- [Exercise]:
Restate word for word the lines of the data below, from the first through the one that has "the plain band.".

- [Data]:
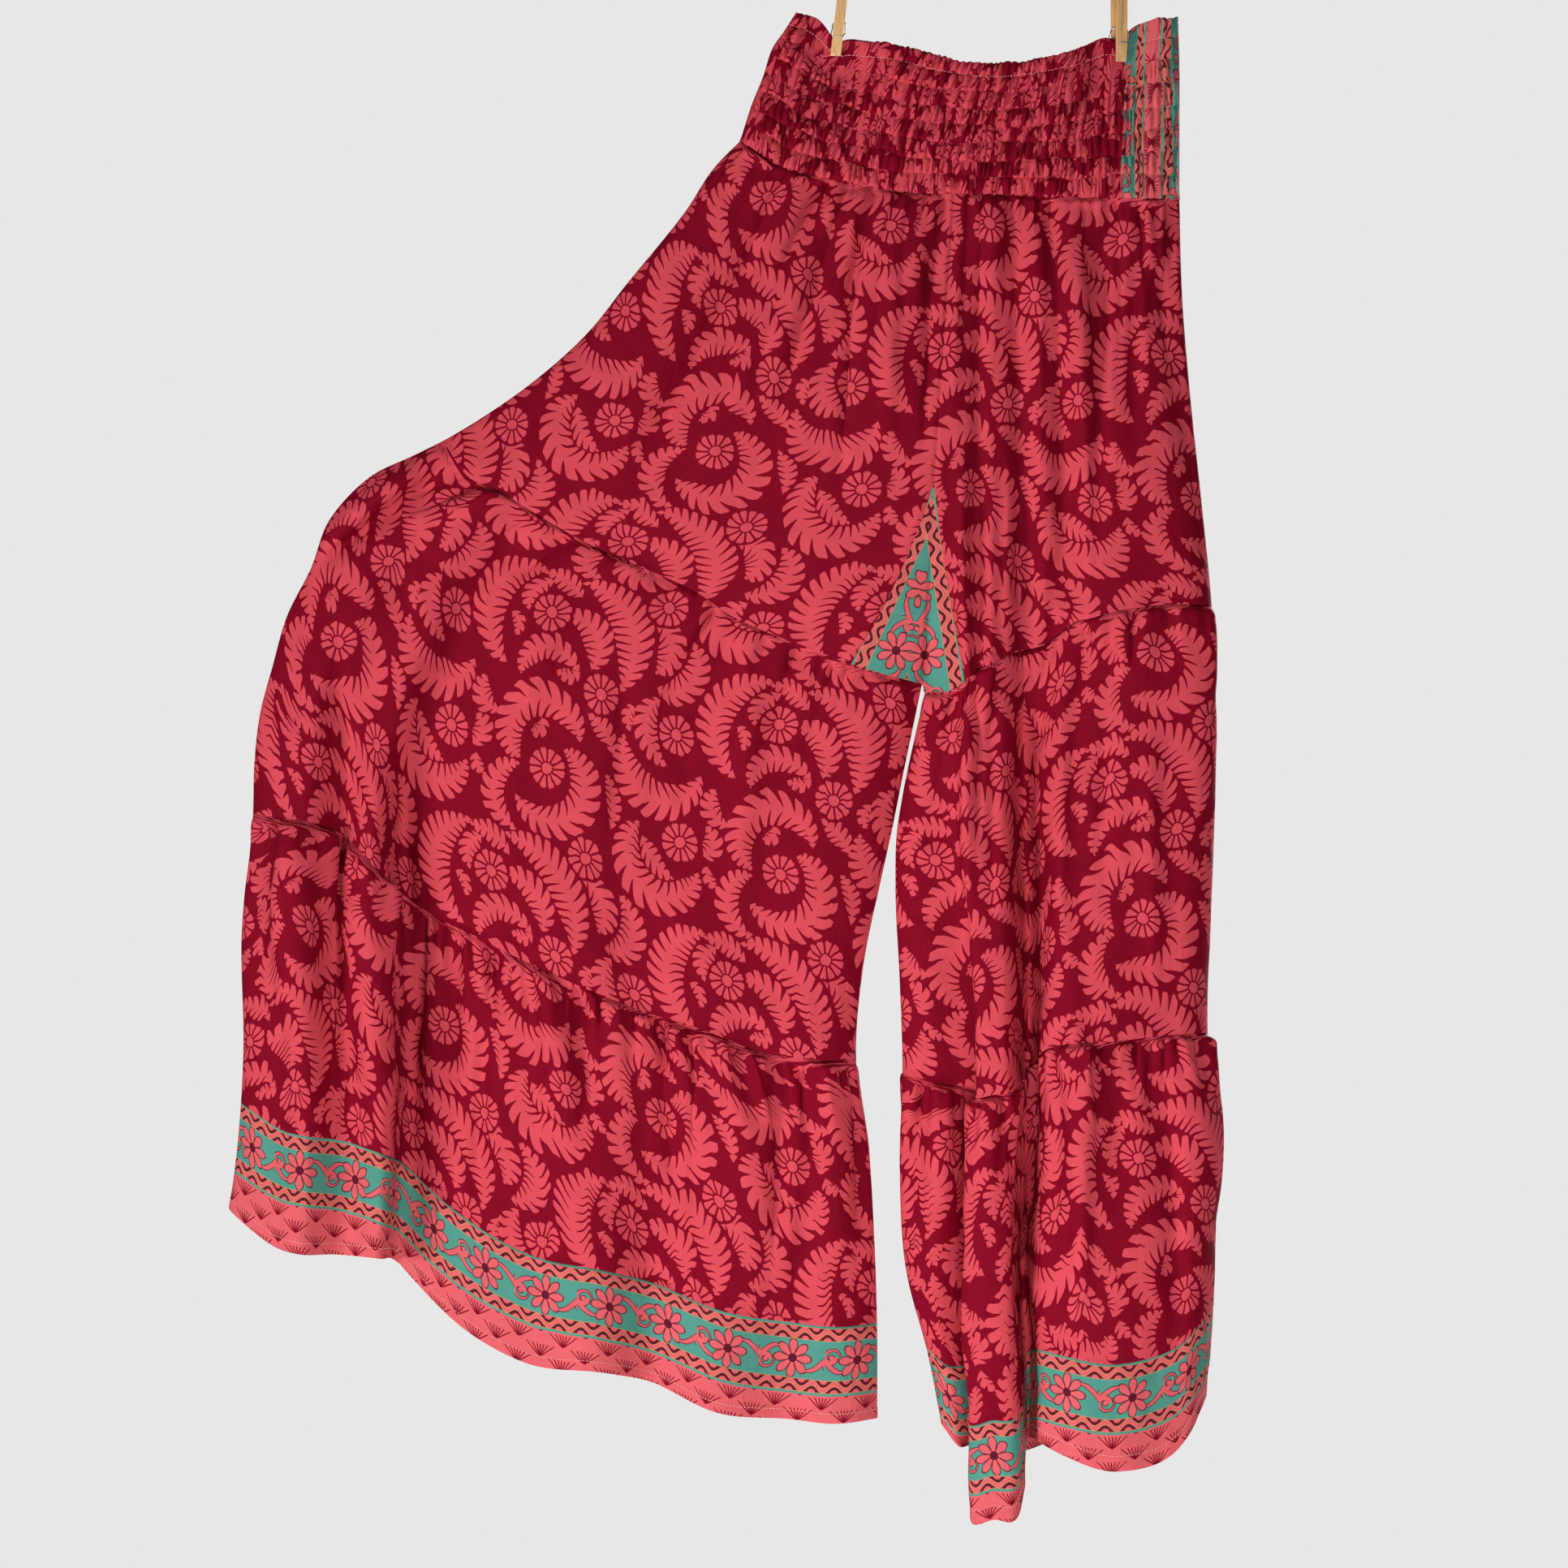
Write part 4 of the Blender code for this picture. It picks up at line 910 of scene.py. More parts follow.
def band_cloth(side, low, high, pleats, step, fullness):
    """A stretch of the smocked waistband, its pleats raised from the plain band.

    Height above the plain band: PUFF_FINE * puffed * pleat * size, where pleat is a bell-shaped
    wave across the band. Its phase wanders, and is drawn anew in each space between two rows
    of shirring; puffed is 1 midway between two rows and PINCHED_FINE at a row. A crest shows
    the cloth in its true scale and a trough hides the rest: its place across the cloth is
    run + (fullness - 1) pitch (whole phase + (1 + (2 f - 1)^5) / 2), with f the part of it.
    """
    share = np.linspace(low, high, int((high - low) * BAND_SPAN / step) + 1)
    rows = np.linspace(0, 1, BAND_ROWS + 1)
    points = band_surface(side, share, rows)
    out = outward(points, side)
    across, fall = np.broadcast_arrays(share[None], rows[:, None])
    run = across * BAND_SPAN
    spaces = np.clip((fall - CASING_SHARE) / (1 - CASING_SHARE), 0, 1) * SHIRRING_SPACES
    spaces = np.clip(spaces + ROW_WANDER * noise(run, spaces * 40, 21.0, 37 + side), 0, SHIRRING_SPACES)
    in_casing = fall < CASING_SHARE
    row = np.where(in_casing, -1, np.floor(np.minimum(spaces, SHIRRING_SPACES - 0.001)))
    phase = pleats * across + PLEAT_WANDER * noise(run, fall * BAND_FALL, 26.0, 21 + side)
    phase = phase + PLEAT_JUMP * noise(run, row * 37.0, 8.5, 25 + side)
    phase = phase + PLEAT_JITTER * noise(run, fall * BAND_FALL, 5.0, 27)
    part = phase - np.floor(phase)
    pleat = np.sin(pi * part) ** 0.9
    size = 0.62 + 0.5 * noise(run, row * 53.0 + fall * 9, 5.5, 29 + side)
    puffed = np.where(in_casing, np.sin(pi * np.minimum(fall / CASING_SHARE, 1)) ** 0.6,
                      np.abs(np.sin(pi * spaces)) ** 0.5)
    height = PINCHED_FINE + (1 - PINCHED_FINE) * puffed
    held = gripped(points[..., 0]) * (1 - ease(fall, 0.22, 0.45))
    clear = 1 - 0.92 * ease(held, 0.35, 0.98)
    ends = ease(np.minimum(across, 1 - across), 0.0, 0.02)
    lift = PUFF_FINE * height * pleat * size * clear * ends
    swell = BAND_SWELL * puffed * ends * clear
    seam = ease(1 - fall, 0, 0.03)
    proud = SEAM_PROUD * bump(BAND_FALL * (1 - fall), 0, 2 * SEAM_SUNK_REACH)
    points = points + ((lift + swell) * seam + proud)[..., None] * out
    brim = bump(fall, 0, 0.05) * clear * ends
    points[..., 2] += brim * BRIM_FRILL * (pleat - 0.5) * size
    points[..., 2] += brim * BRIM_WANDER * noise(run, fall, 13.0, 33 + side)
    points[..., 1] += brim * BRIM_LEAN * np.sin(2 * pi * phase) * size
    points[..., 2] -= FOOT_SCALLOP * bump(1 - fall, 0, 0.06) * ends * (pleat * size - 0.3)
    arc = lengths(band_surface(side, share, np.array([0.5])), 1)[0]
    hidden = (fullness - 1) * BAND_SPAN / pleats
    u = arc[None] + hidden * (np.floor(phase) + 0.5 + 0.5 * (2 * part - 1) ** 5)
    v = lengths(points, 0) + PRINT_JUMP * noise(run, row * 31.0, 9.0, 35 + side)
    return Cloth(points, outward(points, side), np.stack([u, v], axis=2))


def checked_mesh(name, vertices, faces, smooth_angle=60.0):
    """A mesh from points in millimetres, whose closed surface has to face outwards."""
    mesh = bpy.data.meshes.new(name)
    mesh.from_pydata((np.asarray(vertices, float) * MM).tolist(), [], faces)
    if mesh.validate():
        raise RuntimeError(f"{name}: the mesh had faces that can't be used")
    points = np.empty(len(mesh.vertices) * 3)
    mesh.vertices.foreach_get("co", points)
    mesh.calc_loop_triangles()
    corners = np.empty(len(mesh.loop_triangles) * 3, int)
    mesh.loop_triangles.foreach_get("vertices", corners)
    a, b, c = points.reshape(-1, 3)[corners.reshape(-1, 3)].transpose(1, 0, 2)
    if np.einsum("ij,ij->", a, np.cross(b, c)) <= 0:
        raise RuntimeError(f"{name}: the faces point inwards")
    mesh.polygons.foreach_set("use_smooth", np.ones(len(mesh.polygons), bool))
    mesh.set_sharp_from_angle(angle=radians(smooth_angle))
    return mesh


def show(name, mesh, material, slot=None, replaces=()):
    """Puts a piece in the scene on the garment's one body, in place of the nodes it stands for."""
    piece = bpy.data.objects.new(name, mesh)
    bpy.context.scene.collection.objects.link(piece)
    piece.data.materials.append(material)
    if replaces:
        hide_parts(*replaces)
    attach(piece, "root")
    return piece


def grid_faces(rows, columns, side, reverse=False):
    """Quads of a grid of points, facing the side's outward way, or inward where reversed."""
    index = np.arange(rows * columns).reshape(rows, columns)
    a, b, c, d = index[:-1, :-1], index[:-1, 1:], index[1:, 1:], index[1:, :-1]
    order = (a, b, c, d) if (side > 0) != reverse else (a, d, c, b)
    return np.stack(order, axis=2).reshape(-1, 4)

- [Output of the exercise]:
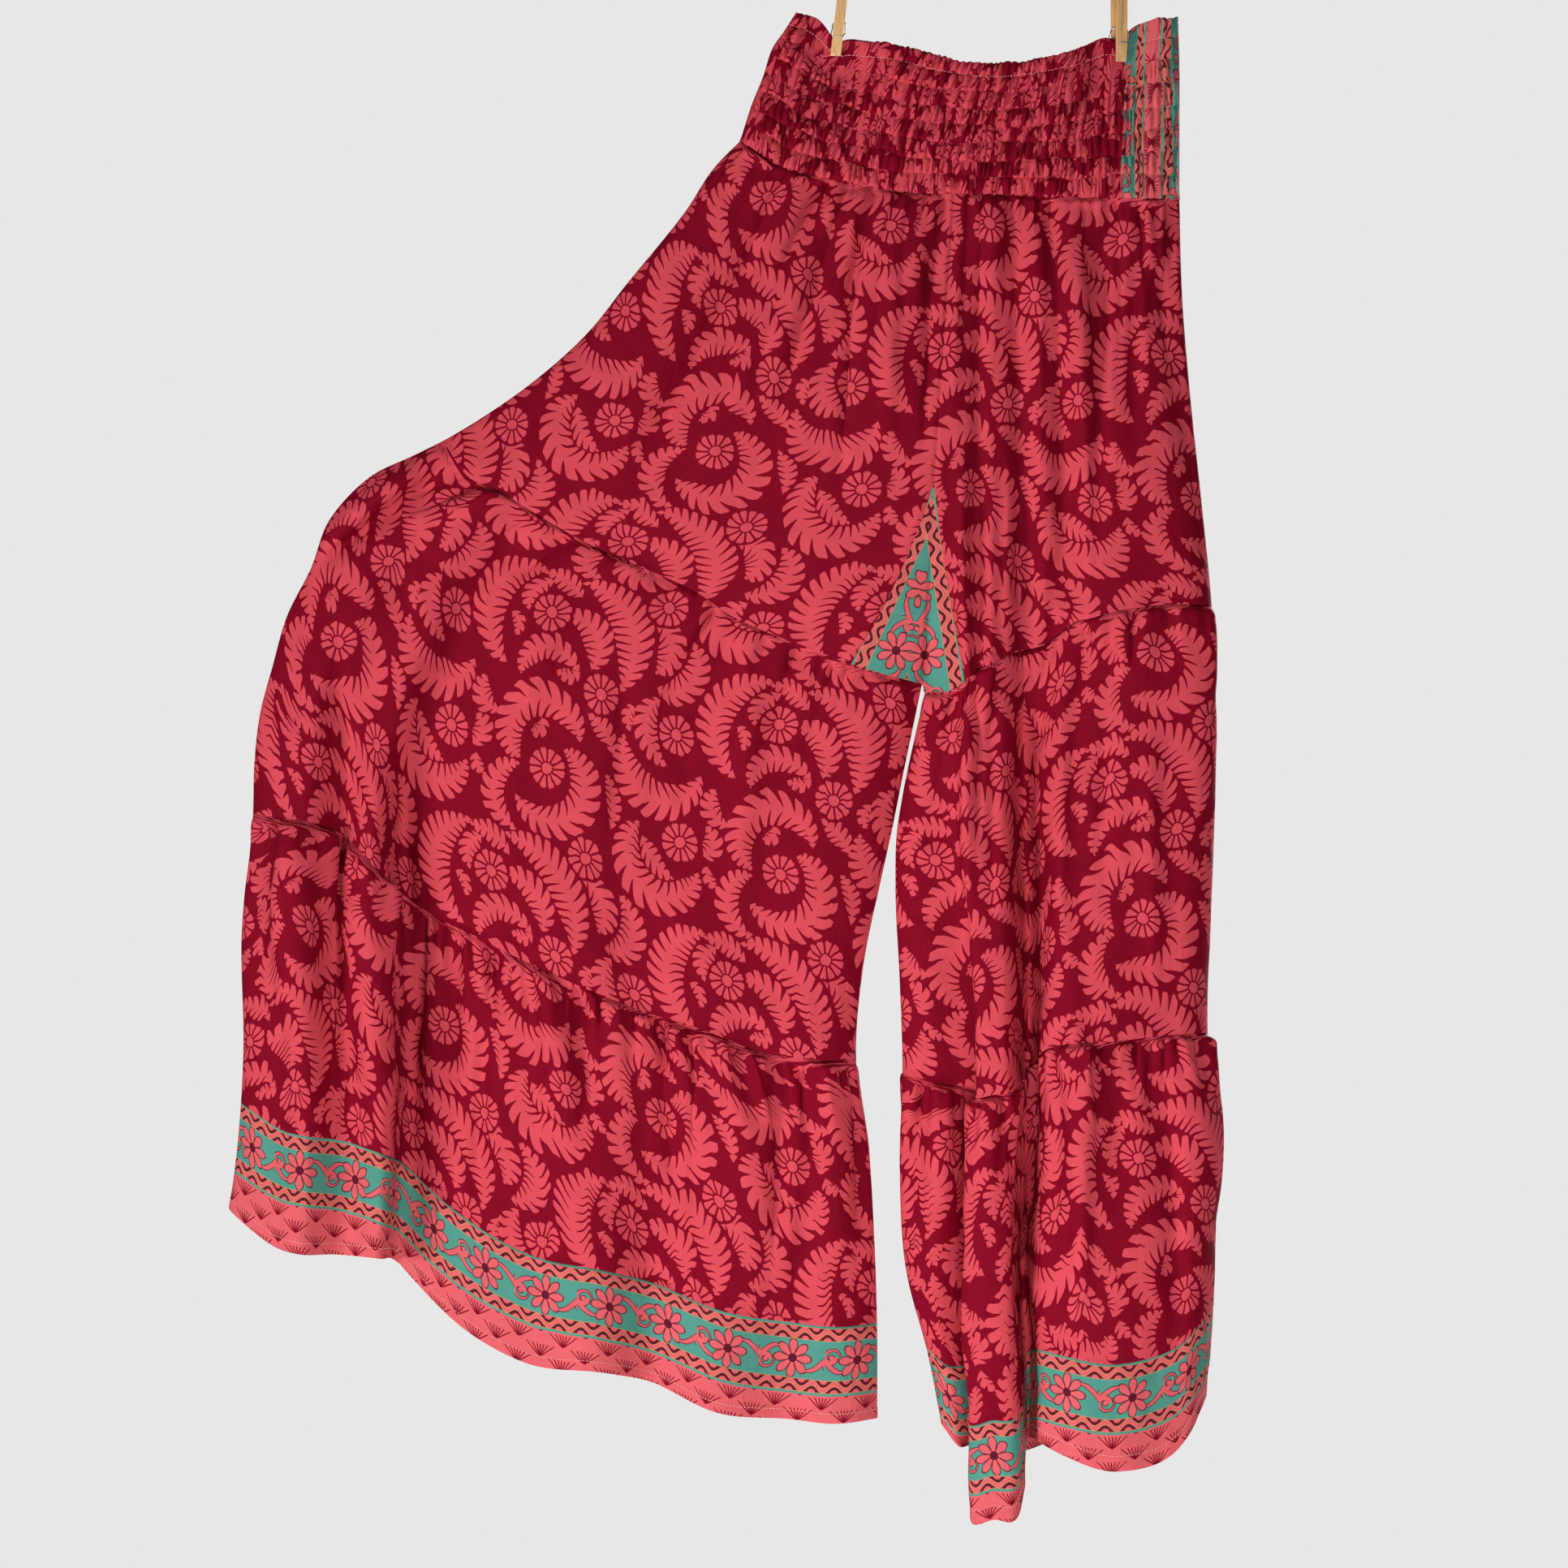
Write part 4 of the Blender code for this picture. It picks up at line 910 of scene.py. More parts follow.
def band_cloth(side, low, high, pleats, step, fullness):
    """A stretch of the smocked waistband, its pleats raised from the plain band.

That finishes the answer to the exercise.